> [TO BE DONE]
Below this line is the material. Write out only its lines from the one containing "Keep writing the" through the one containing "return [p * MM for p in made]", both kept, exactly.
+---+
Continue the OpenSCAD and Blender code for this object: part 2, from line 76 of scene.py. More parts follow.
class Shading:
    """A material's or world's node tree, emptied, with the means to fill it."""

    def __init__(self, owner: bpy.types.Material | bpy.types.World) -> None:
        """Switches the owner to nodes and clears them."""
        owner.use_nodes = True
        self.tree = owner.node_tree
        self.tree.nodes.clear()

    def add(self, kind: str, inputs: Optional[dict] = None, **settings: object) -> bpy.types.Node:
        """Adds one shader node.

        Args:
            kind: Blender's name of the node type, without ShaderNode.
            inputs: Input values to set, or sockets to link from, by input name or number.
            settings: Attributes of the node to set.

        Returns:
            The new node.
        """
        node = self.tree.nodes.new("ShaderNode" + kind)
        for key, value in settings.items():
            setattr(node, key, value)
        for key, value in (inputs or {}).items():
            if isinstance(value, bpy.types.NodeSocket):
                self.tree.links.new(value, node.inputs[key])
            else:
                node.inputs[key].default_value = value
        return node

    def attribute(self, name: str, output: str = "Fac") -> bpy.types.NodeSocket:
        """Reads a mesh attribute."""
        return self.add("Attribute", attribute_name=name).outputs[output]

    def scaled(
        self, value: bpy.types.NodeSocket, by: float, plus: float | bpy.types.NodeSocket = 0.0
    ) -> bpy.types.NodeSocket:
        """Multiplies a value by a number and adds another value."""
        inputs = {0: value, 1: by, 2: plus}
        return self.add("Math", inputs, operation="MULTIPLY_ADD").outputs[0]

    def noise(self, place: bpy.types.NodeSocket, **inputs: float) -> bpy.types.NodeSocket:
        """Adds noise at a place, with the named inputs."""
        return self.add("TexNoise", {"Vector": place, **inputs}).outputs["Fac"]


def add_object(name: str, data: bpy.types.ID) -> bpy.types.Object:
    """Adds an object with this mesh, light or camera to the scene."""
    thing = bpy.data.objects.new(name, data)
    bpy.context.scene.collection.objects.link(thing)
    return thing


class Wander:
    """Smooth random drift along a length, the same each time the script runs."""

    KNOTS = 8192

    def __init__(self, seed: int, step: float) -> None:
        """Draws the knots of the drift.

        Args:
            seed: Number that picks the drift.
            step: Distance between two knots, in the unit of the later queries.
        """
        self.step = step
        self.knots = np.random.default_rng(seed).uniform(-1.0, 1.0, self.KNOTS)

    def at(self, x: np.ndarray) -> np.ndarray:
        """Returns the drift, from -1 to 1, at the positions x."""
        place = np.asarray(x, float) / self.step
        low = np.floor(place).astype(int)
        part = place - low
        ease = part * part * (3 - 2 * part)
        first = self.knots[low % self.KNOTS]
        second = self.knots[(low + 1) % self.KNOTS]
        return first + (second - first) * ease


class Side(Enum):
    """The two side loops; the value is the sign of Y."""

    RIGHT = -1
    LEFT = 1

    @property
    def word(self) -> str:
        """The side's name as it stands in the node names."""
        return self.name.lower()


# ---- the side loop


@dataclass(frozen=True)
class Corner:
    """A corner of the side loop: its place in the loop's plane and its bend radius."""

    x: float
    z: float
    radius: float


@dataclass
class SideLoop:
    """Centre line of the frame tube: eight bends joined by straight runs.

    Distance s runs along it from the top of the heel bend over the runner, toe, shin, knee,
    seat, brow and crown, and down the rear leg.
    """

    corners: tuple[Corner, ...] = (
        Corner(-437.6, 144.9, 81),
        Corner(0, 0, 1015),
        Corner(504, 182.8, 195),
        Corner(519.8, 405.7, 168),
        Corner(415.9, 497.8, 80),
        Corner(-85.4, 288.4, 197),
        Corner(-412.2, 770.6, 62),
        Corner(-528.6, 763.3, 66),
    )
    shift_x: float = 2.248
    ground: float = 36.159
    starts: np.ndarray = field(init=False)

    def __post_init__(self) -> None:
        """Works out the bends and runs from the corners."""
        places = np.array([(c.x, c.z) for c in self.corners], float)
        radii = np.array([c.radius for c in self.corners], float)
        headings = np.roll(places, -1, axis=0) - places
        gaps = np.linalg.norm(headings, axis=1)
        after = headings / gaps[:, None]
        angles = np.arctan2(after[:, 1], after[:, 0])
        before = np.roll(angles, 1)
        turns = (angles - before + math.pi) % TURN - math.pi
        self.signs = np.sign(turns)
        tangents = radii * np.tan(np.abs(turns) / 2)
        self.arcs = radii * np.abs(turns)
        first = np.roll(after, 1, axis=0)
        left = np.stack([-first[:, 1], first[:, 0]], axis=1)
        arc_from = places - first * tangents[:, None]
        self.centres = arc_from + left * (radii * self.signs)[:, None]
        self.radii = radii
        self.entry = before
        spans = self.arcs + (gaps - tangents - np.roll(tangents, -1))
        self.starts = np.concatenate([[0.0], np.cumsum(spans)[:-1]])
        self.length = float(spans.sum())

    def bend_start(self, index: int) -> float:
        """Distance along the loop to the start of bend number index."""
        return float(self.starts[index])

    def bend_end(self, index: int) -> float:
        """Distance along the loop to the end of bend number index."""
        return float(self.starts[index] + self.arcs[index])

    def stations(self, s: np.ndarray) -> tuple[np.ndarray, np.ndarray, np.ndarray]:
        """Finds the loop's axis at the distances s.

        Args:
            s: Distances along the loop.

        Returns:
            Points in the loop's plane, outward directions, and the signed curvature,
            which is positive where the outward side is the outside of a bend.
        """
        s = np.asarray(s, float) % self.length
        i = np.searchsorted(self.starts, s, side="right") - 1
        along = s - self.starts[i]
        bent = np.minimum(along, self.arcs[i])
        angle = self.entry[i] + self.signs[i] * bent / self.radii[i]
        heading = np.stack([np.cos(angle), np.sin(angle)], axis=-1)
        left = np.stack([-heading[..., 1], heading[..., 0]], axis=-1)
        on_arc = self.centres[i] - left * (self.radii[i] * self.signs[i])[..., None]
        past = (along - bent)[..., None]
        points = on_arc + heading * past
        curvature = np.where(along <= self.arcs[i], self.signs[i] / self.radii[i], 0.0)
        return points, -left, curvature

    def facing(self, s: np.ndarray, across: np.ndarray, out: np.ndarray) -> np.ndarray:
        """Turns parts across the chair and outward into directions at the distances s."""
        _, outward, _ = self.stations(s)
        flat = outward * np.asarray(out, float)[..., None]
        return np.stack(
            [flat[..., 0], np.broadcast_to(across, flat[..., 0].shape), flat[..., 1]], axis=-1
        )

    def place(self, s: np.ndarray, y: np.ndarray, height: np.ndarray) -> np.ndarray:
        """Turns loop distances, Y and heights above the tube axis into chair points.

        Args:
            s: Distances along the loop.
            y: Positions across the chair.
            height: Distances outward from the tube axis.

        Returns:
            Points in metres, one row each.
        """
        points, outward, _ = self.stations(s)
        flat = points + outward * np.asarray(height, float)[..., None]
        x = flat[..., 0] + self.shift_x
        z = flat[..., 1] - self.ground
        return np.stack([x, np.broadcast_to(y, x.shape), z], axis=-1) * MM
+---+
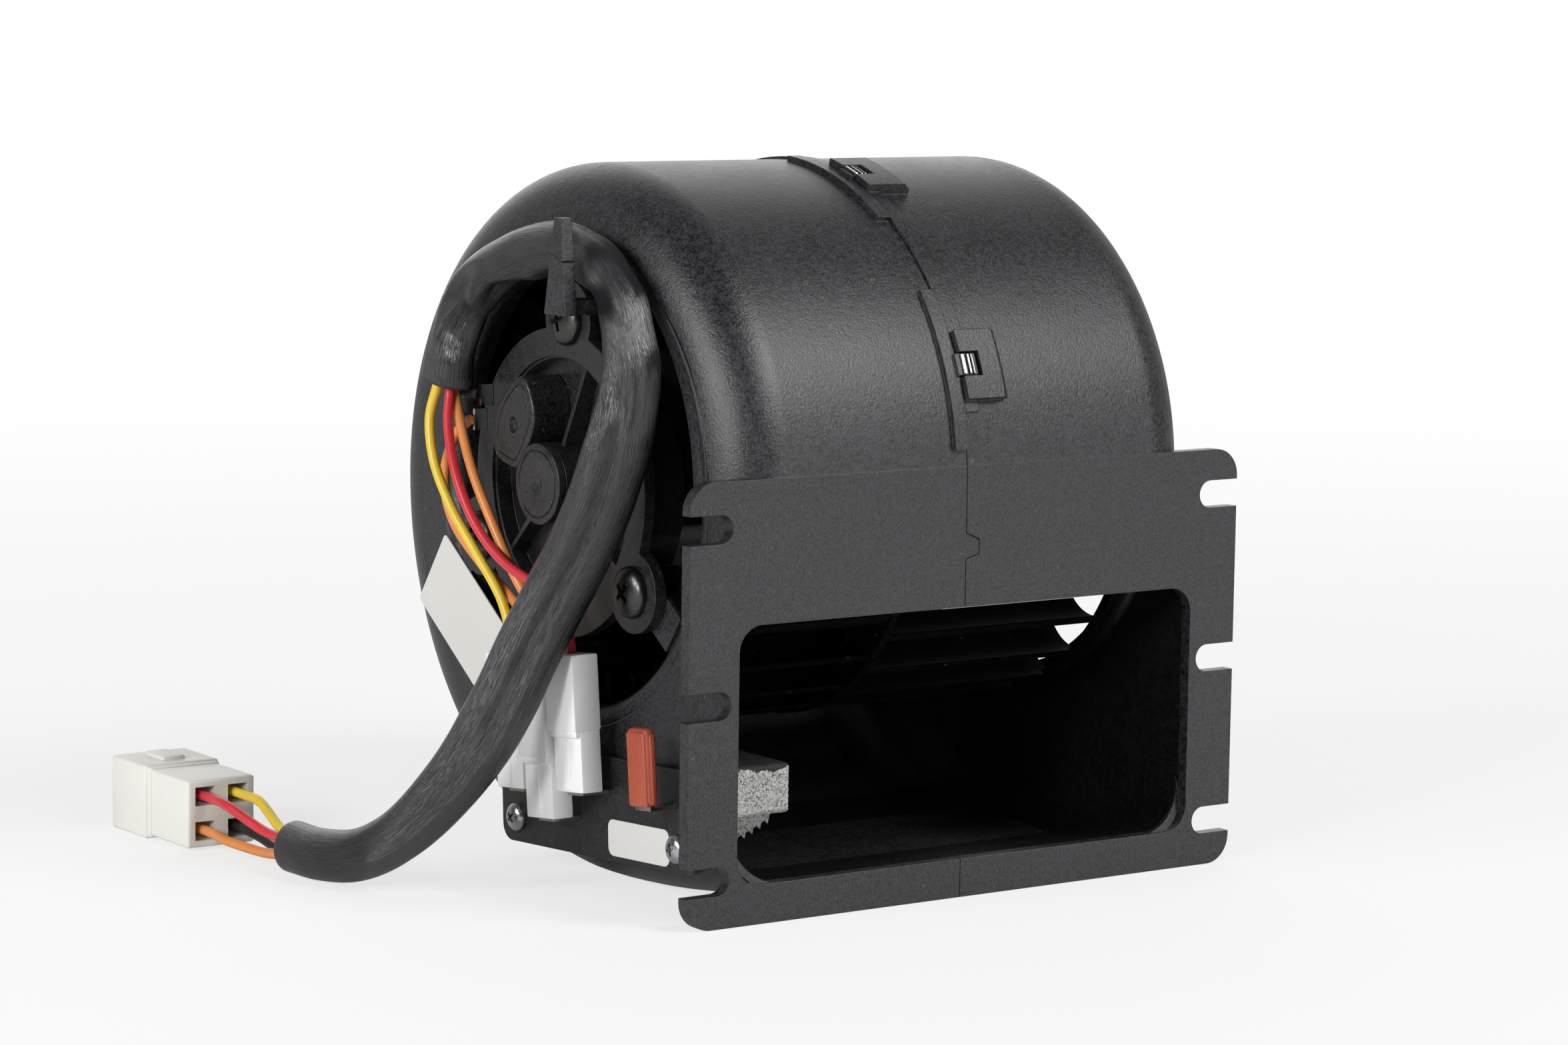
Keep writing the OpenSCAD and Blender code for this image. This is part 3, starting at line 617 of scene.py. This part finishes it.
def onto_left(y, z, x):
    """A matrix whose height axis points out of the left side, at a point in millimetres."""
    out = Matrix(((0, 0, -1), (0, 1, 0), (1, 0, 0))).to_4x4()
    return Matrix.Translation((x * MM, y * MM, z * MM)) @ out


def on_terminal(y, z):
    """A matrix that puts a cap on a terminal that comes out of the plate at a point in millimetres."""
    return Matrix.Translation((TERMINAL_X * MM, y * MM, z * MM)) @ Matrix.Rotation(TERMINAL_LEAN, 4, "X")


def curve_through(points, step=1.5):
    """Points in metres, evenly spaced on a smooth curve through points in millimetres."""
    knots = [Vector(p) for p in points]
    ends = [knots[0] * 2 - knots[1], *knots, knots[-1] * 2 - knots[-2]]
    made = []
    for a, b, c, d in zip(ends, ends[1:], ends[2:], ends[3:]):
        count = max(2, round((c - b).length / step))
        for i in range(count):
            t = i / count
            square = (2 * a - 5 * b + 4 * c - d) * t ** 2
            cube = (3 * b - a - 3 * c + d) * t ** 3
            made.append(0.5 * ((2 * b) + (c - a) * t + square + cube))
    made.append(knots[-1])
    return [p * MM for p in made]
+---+
> [SOLUTION TO THIS TASK]
Keep writing the OpenSCAD and Blender code for this image. This is part 3, starting at line 617 of scene.py. This part finishes it.
def onto_left(y, z, x):
    """A matrix whose height axis points out of the left side, at a point in millimetres."""
    out = Matrix(((0, 0, -1), (0, 1, 0), (1, 0, 0))).to_4x4()
    return Matrix.Translation((x * MM, y * MM, z * MM)) @ out


def on_terminal(y, z):
    """A matrix that puts a cap on a terminal that comes out of the plate at a point in millimetres."""
    return Matrix.Translation((TERMINAL_X * MM, y * MM, z * MM)) @ Matrix.Rotation(TERMINAL_LEAN, 4, "X")


def curve_through(points, step=1.5):
    """Points in metres, evenly spaced on a smooth curve through points in millimetres."""
    knots = [Vector(p) for p in points]
    ends = [knots[0] * 2 - knots[1], *knots, knots[-1] * 2 - knots[-2]]
    made = []
    for a, b, c, d in zip(ends, ends[1:], ends[2:], ends[3:]):
        count = max(2, round((c - b).length / step))
        for i in range(count):
            t = i / count
            square = (2 * a - 5 * b + 4 * c - d) * t ** 2
            cube = (3 * b - a - 3 * c + d) * t ** 3
            made.append(0.5 * ((2 * b) + (c - a) * t + square + cube))
    made.append(knots[-1])
    return [p * MM for p in made]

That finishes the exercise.